Rooms at these hotels are for rent by the hour. Whenever a visitor
is told about the short stays, they immediately jump to a natural
conclusion, but these hotels are not brothels. They are very respectable establishments where one can take one's wife. In fact, this is what they're for. Any apartment with a floor space over 400 square feet is a luxury
dwelling in Hong Kong. At the time of writing this (April, 1989) the
annual rent of the apartment in which Annette and I live - at 2000
square feet - is £36,000. If it did not go with my wife's job we
would be living in a bedsit on Lantau Island. It follows therefore
that poorer families, and even the not so poor, live in tiny
accommodation with extended families. When a young married couple
wish do what young couples like doing occasionally, and wish to do it
out of earshot of grandmas, grandpas, aunties and uncles, who probably
sleep in the same room, they take themselves off to a romantic hotel
for an hour or two.

The problem of privacy, or just a place in which to concentrate,
is an acute one in Hong Kong.
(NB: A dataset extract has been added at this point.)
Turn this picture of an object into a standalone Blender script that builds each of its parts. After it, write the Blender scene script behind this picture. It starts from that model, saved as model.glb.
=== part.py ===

Schoolchildren and students can be
seen using the parks, the tube stations and even the steps leading up
to shopping precincts, to do their homework, rather than return to
noisy crowded apartments. Two places they do not go, of a Sunday
afternoon, are Chater and Statue Gardens on Hong Kong Island. Sunday
is the day off for all the Filipina maids in the colony, who gather in

these two small parks in their thousands to talk and picnic until dark.